Brenda Marie Osbey

  • Hodson Trust-John Carter Brown Library Fellow, 2021-22

Headshot of Brenda Marie Osbey

Brenda Marie Osbey is an author working in English and French. Her seven books include her collected poems, All Souls: Essential Poems (LSU Press, 2015); History and Other Poems (Time Being Books, 2013; Langston Hughes Award, 2014); All Saints: New and Selected Poems (LSU Press, 1997; American Book Award, 1998). She is the author also of a  Kongo-New Orleans opera triptych, including Sultane au Grand Marais (Rites & Reason Theatre, 2011).
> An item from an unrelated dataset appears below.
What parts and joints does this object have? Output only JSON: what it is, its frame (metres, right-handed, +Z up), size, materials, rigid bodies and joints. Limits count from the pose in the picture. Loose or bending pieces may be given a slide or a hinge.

In addition to online features by the Academy of American Poets and Poetry Society of America, her poems have been published in numerous journals, anthologies and collections. She has twice been been commissioned to compose works by the University of Virginia: by the Carter G. Woodson Institute in 2011 and the President’s Commission on Slavery & the University in 2013. In 2017, she was commissioned by the College of William & Mary to compose a work commemorating the 50th anniversary of the desegregation of the college. 1967: On the Semicentenary of the Desegregation of the College of William & Mary was published in a limited edition the following year and reissued in 2019. The closing line of 1967 is engraved in the commemorative sculpture Sankofa Seed (Steve Prince, 2020), erected in the Legacy Tribute Garden (W&M, 2021).
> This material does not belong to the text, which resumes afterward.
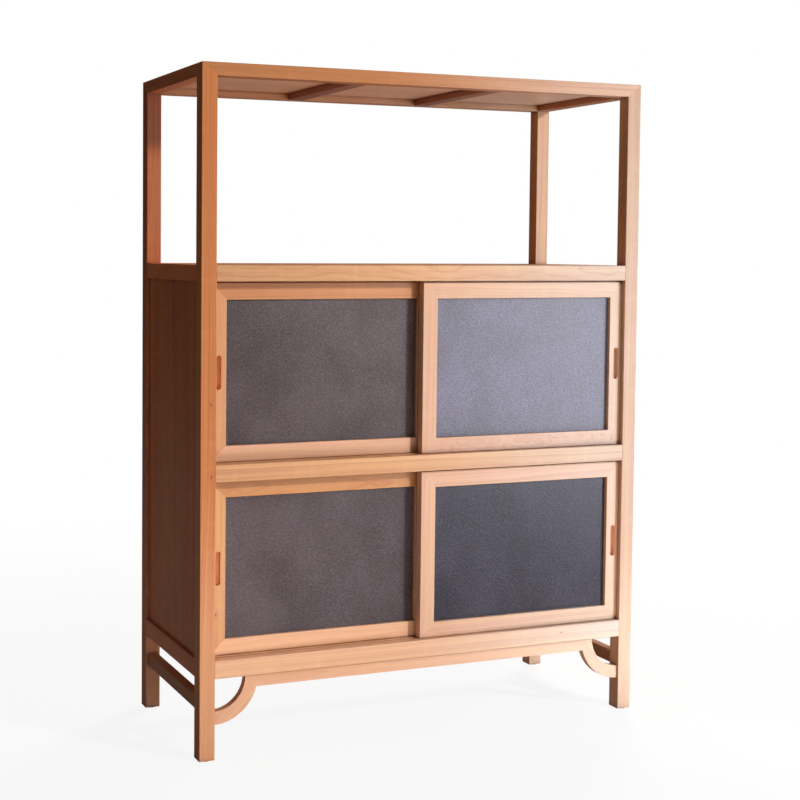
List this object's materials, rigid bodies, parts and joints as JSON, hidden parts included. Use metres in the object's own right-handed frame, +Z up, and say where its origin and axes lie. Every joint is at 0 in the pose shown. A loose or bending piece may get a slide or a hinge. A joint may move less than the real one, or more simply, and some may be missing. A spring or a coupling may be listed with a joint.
{
  "type": "side cabinet",
  "caption": "Upright wooden side cabinet: an open display bay over two levels of sliding glass doors, raised on square legs with curved corner brackets.",
  "frame": {"origin": "On the floor under the middle of the cabinet", "axes": "+X along the front to the right, the doors face -Y, +Z up"},
  "size_m": [1.03, 0.4, 1.4],
  "materials": {
    "frame_cherry": "oiled cherry, fine straight grain, satin",
    "door_cherry": "oiled cherry, paler boards, satin",
    "panel_cherry": "oiled cherry boards, satin",
    "inside_cherry": "unpolished cherry, matt",
    "textured_glass": "fine pebbled glass, slightly grey",
    "felt": "pressed felt"
  },
  "bodies": {
    "cabinet": {"post_front_left": "frame_cherry", "post_front_right": "frame_cherry", "post_rear_left": "frame_cherry", "post_rear_right": "frame_cherry", "top_front_rail": "frame_cherry", "top_back_rail": "frame_cherry", "top_left_rail": "frame_cherry", "top_right_rail": "frame_cherry", "top_panel": "panel_cherry", "top_battens": "inside_cherry", "shelf_front_rail": "frame_cherry", "shelf_back_rail": "frame_cherry", "shelf_left_rail": "frame_cherry", "shelf_right_rail": "frame_cherry", "shelf_panel": "panel_cherry", "shelf_battens": "inside_cherry", "mid_front_rail": "frame_cherry", "mid_back_rail": "frame_cherry", "inner_shelf": "inside_cherry", "inner_shelf_cleats": "inside_cherry", "bottom_front_rail": "frame_cherry", "bottom_back_rail": "frame_cherry", "bottom_left_rail": "frame_cherry", "bottom_right_rail": "frame_cherry", "bottom_panel": "panel_cherry", "side_panel_left": "panel_cherry", "side_panel_right": "panel_cherry", "back_panel_upper": "inside_cherry", "back_panel_lower": "inside_cherry", "door_jambs": "inside_cherry", "front_apron": "frame_cherry", "bracket_left": "frame_cherry", "bracket_right": "frame_cherry", "side_stretchers": "frame_cherry", "foot_pads": "felt"},
    "door_upper_left": {"upper_left_outer_stile": "door_cherry", "upper_left_inner_stile": "door_cherry", "upper_left_top_rail": "door_cherry", "upper_left_bottom_rail": "door_cherry", "upper_left_glass": "textured_glass", "upper_left_beads": "inside_cherry"},
    "door_upper_right": {"upper_right_outer_stile": "door_cherry", "upper_right_inner_stile": "door_cherry", "upper_right_top_rail": "door_cherry", "upper_right_bottom_rail": "door_cherry", "upper_right_glass": "textured_glass", "upper_right_beads": "inside_cherry"},
    "door_lower_left": {"lower_left_outer_stile": "door_cherry", "lower_left_inner_stile": "door_cherry", "lower_left_top_rail": "door_cherry", "lower_left_bottom_rail": "door_cherry", "lower_left_glass": "textured_glass", "lower_left_beads": "inside_cherry"},
    "door_lower_right": {"lower_right_outer_stile": "door_cherry", "lower_right_inner_stile": "door_cherry", "lower_right_top_rail": "door_cherry", "lower_right_bottom_rail": "door_cherry", "lower_right_glass": "textured_glass", "lower_right_beads": "inside_cherry"}
  },
  "joints": [
    {"name": "slide_upper_left", "type": "slide", "parent": "cabinet", "child": "door_upper_left", "axis": [1, 0, 0], "range_m": [0, 0.4625]},
    {"name": "slide_upper_right", "type": "slide", "parent": "cabinet", "child": "door_upper_right", "axis": [-1, 0, 0], "range_m": [0, 0.4675]},
    {"name": "slide_lower_left", "type": "slide", "parent": "cabinet", "child": "door_lower_left", "axis": [1, 0, 0], "range_m": [0, 0.4625]},
    {"name": "slide_lower_right", "type": "slide", "parent": "cabinet", "child": "door_lower_right", "axis": [-1, 0, 0], "range_m": [0, 0.4675]}
  ]
}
Her essays on art and culture have appeared in The American Voice; Georgia Review; BrightLeaf; Mondes Francophones; Southern Literary Journal; Creative Nonfiction and Renaissance Noire. “‘Les Indigènes sont agités : la Nouvelle-Orléans à la Suite de l’Orage,” (“‘The Natives Are Restless’: New Orleans in the Wake of the Storm”), written in response to the floods of 2005, was jointly commissioned by the Plaine Commune District of France and the Consulat Général de la Nouvelle-Orléans, and published by Médiathèques de Plaine Commune in 2007.

For more than thirty years she has researched and recorded the history of the Faubourg Tremé, a community founded by free Blacks in New Orleans. Her series, “Faubourg Tremé: Community in Transition,” was published as a regular feature in the New Orleans Tribune (1990–97). She served as research consultant for Faubourg Tremé: the Untold Story of Black New Orleans (Serendipity Films/PBS 2007), and appears as commentator on New Orleans Black culture and history in that film and in Claiming Open Spaces (Urban Garden Films/PBS, 1996). “Notes from France,” her series on race relations in contemporary France, was a featured column in Gambit Weekly (2004).

A native of New Orleans, Osbey was named the first peer-selected Poet Laureate of the State of Louisiana in 2005. From 2011 through 2015, she was Distinguished Visiting Professor of Africana Studies at Brown University. In autumn 2019, she was Distinguished Visiting Professor for the Carter G. Woodson Institute of African American and African Studies at the University of Virginia, Charlottesville.

Osbey's current project “GEOGRAPHY: Narrative Poems” examines themes of exploration/exploitation, venture/adventure, mapping/appropriation, encounter/conquest, settlement/colonization, naming/sub-duing in the making of the New World. She will be working on this project during her time as the Hodson Trust-John Carter Brown Library fellow.